RECORDS PROVIDED >>
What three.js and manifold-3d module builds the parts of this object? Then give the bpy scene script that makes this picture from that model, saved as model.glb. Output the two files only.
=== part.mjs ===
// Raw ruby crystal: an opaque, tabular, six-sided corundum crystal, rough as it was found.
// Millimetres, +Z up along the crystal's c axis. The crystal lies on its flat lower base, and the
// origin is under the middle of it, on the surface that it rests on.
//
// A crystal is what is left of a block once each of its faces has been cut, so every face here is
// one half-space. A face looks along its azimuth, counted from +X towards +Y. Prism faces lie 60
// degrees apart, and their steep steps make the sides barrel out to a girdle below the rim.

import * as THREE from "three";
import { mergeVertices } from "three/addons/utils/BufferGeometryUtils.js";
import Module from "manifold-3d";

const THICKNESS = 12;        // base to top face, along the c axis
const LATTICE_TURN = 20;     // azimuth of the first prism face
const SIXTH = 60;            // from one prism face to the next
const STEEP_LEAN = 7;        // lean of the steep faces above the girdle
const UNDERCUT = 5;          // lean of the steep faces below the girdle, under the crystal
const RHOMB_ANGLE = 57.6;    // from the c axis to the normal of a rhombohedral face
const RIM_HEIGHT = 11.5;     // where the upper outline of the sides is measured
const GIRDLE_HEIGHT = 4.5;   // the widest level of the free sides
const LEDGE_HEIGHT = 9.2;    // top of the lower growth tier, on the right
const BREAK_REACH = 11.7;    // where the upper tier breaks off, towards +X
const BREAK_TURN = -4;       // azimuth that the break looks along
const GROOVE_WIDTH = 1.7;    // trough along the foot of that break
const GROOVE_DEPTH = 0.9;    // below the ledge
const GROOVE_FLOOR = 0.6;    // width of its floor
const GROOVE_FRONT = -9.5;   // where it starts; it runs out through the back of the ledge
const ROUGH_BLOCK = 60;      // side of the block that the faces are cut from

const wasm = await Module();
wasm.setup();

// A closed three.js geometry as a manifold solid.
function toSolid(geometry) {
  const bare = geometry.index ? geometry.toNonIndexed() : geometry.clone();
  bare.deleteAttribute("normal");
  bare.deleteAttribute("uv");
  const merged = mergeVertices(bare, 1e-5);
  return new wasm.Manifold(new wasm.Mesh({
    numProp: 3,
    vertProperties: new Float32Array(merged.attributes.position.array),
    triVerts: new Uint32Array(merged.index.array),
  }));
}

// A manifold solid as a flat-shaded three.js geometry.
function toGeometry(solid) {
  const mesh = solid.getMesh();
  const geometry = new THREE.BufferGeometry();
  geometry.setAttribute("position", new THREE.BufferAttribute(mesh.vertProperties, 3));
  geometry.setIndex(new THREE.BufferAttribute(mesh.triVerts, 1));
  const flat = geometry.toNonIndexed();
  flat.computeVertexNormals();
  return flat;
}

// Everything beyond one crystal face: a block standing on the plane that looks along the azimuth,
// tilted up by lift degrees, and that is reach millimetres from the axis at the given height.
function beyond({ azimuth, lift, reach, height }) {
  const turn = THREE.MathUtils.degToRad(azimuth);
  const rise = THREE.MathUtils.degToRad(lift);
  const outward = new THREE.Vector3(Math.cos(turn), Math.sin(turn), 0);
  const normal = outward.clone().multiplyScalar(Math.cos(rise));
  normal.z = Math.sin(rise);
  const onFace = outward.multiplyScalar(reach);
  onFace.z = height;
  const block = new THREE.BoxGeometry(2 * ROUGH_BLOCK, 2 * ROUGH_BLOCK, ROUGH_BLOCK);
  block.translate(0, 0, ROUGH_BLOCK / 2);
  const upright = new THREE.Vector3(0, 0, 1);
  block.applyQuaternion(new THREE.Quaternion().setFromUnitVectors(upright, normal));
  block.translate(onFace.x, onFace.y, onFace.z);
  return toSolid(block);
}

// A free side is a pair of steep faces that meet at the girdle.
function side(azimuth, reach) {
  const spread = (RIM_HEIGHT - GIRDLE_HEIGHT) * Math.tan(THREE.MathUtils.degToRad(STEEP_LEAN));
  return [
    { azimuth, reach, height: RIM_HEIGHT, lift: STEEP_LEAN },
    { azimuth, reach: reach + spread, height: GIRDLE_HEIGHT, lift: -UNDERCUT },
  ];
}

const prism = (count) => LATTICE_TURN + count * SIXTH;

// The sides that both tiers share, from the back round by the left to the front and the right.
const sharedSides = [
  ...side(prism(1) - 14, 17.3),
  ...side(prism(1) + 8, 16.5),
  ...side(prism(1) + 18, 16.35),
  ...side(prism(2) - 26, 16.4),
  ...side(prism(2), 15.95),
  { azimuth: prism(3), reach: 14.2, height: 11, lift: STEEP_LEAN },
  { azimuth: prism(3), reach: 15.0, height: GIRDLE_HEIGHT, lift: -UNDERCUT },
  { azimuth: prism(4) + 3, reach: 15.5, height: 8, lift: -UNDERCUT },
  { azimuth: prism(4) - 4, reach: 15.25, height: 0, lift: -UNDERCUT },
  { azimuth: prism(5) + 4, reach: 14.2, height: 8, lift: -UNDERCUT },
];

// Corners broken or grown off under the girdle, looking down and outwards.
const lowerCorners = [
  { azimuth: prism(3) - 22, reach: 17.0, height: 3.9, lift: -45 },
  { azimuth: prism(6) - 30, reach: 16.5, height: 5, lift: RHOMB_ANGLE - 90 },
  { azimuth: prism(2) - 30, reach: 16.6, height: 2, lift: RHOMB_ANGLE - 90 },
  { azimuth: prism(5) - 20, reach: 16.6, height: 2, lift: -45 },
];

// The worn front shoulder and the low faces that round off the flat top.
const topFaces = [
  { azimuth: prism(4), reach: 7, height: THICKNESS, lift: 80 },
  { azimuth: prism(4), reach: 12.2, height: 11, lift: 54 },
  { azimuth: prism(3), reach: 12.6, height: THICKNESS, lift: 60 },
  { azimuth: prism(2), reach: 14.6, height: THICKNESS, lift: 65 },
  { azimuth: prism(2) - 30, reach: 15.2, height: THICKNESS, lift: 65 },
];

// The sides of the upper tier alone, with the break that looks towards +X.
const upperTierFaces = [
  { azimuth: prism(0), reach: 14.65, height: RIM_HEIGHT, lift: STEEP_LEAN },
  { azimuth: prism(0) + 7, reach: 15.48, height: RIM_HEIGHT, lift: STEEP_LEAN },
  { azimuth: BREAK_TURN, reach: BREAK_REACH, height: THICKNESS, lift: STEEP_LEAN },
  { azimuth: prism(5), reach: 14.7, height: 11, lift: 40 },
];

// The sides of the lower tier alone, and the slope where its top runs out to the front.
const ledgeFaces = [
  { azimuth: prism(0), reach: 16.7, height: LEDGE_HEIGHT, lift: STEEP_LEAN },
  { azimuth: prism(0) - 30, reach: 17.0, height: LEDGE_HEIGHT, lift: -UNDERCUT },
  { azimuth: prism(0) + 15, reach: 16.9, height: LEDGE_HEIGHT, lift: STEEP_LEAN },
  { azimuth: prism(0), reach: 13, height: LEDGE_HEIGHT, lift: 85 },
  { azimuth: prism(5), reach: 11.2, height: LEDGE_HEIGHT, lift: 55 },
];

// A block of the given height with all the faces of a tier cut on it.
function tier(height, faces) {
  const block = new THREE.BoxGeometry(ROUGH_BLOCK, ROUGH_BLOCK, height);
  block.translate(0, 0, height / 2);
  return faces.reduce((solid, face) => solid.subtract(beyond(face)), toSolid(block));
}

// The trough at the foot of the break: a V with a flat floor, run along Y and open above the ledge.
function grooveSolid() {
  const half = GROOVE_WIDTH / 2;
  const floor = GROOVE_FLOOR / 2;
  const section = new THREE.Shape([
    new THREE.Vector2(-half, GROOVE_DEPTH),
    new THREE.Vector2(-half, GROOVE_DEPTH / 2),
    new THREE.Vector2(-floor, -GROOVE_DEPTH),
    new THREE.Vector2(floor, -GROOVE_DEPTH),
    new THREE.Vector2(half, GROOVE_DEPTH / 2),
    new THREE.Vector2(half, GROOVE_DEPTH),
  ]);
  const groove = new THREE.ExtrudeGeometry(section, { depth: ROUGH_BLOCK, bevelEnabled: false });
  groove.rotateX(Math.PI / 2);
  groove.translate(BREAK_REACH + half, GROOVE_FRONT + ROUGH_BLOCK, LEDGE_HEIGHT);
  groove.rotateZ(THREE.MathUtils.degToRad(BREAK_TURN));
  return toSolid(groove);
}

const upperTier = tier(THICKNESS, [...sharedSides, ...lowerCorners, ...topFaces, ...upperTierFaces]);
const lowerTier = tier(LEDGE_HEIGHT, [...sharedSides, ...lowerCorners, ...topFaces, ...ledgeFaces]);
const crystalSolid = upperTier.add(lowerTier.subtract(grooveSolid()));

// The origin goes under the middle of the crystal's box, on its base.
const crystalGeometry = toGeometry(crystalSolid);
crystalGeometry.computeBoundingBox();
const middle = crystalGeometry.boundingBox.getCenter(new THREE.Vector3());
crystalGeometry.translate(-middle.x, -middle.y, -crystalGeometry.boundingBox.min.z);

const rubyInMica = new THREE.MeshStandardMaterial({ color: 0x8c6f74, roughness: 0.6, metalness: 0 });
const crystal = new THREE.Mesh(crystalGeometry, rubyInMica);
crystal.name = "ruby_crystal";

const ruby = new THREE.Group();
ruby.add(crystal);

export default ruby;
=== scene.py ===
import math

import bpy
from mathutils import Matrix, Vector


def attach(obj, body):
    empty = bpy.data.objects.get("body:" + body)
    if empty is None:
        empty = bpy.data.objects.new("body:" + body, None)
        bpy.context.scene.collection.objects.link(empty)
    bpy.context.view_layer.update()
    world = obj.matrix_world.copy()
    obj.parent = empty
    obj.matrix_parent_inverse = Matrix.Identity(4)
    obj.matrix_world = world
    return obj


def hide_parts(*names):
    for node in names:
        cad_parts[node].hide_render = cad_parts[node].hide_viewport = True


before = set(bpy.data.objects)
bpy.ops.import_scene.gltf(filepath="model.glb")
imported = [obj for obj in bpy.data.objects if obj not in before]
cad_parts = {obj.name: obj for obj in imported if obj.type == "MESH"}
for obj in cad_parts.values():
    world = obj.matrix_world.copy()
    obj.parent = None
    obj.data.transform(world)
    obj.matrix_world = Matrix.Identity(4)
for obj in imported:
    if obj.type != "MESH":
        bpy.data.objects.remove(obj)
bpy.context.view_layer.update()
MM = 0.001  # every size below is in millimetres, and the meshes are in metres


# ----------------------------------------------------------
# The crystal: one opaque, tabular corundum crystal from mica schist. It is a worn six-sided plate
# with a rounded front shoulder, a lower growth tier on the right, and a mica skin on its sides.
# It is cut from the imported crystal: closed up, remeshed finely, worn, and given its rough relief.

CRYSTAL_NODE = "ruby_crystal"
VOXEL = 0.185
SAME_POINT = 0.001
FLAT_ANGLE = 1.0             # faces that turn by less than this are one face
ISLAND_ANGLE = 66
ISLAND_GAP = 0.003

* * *

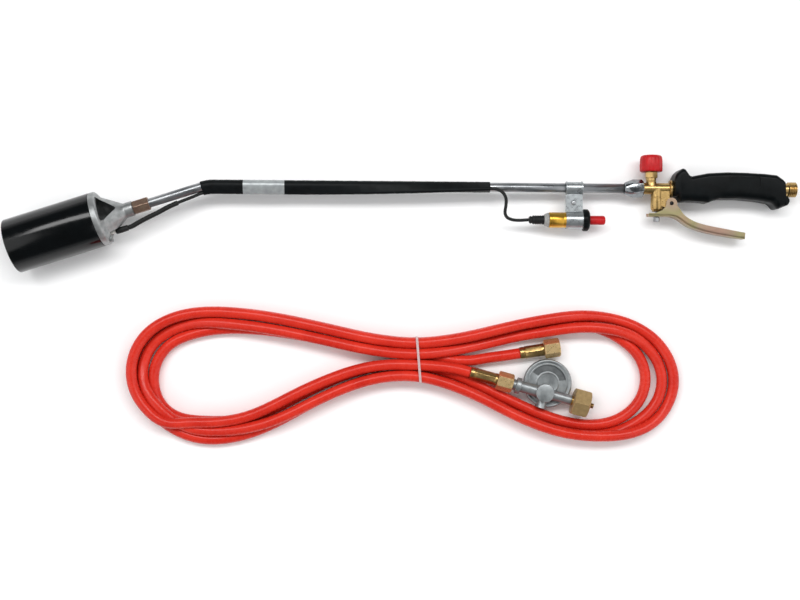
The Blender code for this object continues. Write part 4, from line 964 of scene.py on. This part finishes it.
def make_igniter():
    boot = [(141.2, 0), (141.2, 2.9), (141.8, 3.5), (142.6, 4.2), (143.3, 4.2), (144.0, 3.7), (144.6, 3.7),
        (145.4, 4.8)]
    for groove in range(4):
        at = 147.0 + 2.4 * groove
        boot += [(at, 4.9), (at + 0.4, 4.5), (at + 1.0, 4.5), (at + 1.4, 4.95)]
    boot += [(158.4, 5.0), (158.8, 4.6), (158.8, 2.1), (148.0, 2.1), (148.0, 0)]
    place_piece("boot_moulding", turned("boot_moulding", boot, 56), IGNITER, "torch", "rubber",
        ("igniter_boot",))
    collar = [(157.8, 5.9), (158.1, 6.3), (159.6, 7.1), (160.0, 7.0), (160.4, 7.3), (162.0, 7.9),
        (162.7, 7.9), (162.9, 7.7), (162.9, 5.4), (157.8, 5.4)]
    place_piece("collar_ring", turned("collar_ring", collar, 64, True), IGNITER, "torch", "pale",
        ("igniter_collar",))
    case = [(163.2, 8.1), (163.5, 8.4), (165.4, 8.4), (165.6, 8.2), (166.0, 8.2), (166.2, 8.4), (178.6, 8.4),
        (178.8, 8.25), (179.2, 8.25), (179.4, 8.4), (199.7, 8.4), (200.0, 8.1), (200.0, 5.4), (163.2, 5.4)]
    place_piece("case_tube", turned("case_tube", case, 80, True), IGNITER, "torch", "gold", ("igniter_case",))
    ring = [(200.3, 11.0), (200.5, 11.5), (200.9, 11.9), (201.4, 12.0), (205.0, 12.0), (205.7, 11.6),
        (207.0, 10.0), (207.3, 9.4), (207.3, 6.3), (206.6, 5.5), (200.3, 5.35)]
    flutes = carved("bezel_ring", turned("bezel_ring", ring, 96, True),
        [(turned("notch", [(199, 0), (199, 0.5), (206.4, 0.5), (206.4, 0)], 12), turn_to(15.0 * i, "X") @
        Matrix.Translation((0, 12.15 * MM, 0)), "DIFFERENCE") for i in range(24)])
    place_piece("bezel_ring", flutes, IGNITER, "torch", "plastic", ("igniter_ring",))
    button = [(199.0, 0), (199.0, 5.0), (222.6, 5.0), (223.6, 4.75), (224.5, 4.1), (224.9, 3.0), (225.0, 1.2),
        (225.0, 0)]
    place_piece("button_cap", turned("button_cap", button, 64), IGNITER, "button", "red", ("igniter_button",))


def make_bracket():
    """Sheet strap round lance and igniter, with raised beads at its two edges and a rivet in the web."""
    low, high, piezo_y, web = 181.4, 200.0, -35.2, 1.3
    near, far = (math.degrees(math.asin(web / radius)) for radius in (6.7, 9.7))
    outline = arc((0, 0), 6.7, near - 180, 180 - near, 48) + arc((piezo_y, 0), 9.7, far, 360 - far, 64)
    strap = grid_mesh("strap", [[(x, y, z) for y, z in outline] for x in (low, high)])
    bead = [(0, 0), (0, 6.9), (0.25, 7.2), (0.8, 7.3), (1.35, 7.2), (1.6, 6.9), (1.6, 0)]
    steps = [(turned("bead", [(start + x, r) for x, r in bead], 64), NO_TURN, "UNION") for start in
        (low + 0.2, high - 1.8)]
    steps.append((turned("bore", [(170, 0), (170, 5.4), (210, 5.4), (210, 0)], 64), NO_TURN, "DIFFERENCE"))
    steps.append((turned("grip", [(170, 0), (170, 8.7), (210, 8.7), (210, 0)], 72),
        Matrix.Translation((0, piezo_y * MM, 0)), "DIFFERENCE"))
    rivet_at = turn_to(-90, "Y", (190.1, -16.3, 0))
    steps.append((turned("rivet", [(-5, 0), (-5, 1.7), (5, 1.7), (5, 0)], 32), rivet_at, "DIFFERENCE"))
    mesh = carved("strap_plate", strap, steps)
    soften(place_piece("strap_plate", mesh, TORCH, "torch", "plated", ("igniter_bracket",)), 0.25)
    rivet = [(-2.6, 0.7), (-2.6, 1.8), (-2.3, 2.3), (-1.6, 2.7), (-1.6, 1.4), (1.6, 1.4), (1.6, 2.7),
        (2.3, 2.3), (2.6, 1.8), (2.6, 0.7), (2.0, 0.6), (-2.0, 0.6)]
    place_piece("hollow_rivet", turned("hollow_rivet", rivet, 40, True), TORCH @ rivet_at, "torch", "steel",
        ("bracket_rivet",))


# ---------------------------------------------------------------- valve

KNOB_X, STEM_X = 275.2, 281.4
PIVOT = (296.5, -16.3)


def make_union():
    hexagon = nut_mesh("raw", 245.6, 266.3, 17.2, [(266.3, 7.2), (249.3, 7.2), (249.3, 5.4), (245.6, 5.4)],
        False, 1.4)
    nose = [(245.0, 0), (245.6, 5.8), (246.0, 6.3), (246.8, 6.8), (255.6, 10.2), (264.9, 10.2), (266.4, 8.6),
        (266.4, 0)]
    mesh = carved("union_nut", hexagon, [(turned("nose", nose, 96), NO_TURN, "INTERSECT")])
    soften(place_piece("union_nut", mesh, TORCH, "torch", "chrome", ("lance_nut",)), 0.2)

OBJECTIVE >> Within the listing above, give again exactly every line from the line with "const rubyInMica = new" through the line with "cad_parts[node].hide_render = cad_parts[node].hide_viewport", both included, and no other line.

TASK SOLUTION >>
const rubyInMica = new THREE.MeshStandardMaterial({ color: 0x8c6f74, roughness: 0.6, metalness: 0 });
const crystal = new THREE.Mesh(crystalGeometry, rubyInMica);
crystal.name = "ruby_crystal";

const ruby = new THREE.Group();
ruby.add(crystal);

export default ruby;
=== scene.py ===
import math

import bpy
from mathutils import Matrix, Vector


def attach(obj, body):
    empty = bpy.data.objects.get("body:" + body)
    if empty is None:
        empty = bpy.data.objects.new("body:" + body, None)
        bpy.context.scene.collection.objects.link(empty)
    bpy.context.view_layer.update()
    world = obj.matrix_world.copy()
    obj.parent = empty
    obj.matrix_parent_inverse = Matrix.Identity(4)
    obj.matrix_world = world
    return obj


def hide_parts(*names):
    for node in names:
        cad_parts[node].hide_render = cad_parts[node].hide_viewport = True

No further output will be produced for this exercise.